▶ PROBLEM STATEMENT
Repeat everything from the line holding "build_bowl(ribwood, cap_finish, spruce)" to the line holding "obj.parent = empty", inclusive, exactly. Leave out the rest.

▶ STORED DATA
::::::

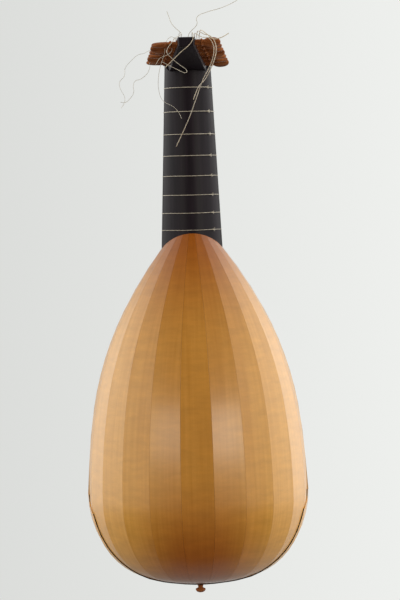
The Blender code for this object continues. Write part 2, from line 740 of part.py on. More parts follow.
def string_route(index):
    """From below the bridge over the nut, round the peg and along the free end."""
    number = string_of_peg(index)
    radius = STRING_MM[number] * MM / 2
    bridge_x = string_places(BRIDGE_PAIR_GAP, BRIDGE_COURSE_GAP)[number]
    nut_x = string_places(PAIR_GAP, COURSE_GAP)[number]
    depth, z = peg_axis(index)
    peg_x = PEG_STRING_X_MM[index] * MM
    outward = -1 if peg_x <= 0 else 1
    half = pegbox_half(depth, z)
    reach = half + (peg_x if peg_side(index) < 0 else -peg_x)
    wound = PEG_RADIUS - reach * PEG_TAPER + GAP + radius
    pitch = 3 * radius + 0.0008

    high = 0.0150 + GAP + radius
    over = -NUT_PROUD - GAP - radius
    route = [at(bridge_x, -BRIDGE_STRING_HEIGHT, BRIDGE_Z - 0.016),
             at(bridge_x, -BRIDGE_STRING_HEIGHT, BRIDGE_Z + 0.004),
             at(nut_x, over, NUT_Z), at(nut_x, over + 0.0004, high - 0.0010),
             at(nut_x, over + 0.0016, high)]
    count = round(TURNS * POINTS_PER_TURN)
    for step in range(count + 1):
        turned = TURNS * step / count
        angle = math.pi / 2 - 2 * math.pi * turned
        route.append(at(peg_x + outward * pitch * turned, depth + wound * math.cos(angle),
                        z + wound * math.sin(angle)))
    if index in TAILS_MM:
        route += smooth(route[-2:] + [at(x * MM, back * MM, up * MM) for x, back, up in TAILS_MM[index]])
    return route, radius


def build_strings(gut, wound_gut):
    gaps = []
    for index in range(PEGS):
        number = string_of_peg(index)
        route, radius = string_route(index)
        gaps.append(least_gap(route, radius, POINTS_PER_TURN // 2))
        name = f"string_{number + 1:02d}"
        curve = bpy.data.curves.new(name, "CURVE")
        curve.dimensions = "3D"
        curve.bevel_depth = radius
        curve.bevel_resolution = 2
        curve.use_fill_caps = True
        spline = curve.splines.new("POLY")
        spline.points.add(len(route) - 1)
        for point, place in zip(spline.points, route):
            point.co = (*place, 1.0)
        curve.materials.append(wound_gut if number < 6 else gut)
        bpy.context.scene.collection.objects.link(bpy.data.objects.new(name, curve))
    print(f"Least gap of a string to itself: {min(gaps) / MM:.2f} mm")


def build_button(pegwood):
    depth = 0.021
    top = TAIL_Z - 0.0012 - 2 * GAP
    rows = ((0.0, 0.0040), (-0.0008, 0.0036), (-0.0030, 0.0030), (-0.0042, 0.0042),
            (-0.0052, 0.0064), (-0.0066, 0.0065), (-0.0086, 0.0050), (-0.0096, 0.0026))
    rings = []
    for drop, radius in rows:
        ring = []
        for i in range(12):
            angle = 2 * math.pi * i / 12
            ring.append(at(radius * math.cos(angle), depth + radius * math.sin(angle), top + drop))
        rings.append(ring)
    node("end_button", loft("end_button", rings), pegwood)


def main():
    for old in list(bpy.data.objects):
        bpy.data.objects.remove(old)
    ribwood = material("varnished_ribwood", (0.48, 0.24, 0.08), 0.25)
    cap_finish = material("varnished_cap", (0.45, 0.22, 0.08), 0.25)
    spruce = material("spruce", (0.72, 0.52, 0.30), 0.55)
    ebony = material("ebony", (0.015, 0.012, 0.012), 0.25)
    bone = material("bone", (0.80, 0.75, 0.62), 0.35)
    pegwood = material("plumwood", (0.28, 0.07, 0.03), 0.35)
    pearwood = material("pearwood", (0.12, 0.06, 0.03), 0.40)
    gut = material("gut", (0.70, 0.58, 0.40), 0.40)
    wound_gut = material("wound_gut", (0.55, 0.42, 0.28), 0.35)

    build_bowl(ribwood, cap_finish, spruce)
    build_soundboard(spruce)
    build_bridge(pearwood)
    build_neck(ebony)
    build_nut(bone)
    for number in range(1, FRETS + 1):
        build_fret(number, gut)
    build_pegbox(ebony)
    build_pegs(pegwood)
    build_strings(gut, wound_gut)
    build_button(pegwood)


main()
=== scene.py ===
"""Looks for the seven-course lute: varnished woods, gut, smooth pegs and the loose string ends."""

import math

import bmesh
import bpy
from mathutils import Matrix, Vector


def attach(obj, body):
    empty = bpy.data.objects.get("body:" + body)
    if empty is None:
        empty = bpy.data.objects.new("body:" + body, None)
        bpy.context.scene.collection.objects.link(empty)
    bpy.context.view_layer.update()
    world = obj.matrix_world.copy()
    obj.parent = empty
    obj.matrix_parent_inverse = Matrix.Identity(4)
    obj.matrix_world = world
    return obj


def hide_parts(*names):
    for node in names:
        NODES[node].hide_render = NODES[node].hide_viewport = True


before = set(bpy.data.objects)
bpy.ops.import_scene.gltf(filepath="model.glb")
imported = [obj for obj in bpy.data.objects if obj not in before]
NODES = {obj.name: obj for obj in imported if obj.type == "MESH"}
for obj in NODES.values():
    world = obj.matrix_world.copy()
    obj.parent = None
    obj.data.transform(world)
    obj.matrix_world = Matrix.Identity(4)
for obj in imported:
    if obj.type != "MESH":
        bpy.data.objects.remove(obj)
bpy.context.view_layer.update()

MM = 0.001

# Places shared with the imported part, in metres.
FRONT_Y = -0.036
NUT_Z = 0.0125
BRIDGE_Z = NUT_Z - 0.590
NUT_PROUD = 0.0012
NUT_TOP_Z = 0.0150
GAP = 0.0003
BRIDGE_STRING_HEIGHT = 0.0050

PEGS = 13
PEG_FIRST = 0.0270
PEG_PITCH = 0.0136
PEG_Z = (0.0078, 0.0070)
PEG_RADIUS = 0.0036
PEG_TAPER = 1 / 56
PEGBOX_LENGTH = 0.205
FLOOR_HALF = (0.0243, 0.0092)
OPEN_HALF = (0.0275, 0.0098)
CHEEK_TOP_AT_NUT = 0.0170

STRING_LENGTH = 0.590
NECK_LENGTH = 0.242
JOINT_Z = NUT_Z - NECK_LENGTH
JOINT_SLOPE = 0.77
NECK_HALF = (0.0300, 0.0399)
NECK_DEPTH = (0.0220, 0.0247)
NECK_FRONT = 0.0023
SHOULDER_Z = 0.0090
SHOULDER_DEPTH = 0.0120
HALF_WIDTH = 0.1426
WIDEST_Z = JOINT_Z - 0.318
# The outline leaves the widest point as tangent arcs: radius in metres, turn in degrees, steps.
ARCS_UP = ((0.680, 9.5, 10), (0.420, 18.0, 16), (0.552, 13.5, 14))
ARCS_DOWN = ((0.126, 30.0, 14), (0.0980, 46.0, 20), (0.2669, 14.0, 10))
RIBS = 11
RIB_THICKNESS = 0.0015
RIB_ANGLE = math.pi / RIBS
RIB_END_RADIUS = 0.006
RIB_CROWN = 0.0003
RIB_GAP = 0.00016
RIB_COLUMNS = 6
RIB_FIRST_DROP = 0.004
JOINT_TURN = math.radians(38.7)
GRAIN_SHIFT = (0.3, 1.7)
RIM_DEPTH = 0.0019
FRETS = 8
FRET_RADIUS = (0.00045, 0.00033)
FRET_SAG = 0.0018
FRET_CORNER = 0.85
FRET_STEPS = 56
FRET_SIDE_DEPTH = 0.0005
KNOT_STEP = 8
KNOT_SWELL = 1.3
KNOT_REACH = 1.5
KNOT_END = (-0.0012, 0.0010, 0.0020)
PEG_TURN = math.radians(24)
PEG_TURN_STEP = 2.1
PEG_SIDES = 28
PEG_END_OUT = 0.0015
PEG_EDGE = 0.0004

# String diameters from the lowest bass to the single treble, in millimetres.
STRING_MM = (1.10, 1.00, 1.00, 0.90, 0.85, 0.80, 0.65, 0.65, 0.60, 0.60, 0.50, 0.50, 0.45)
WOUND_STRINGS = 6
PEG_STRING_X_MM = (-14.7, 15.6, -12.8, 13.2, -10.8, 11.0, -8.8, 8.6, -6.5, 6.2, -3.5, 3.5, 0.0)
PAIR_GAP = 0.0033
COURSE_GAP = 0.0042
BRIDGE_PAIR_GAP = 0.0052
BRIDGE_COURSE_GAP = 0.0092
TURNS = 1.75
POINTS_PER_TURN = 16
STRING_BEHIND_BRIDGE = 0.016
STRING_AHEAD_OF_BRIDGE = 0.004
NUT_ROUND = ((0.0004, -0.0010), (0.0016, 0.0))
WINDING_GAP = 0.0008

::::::

▶ FULL RESPONSE
    build_bowl(ribwood, cap_finish, spruce)
    build_soundboard(spruce)
    build_bridge(pearwood)
    build_neck(ebony)
    build_nut(bone)
    for number in range(1, FRETS + 1):
        build_fret(number, gut)
    build_pegbox(ebony)
    build_pegs(pegwood)
    build_strings(gut, wound_gut)
    build_button(pegwood)


main()
=== scene.py ===
"""Looks for the seven-course lute: varnished woods, gut, smooth pegs and the loose string ends."""

import math

import bmesh
import bpy
from mathutils import Matrix, Vector


def attach(obj, body):
    empty = bpy.data.objects.get("body:" + body)
    if empty is None:
        empty = bpy.data.objects.new("body:" + body, None)
        bpy.context.scene.collection.objects.link(empty)
    bpy.context.view_layer.update()
    world = obj.matrix_world.copy()
    obj.parent = empty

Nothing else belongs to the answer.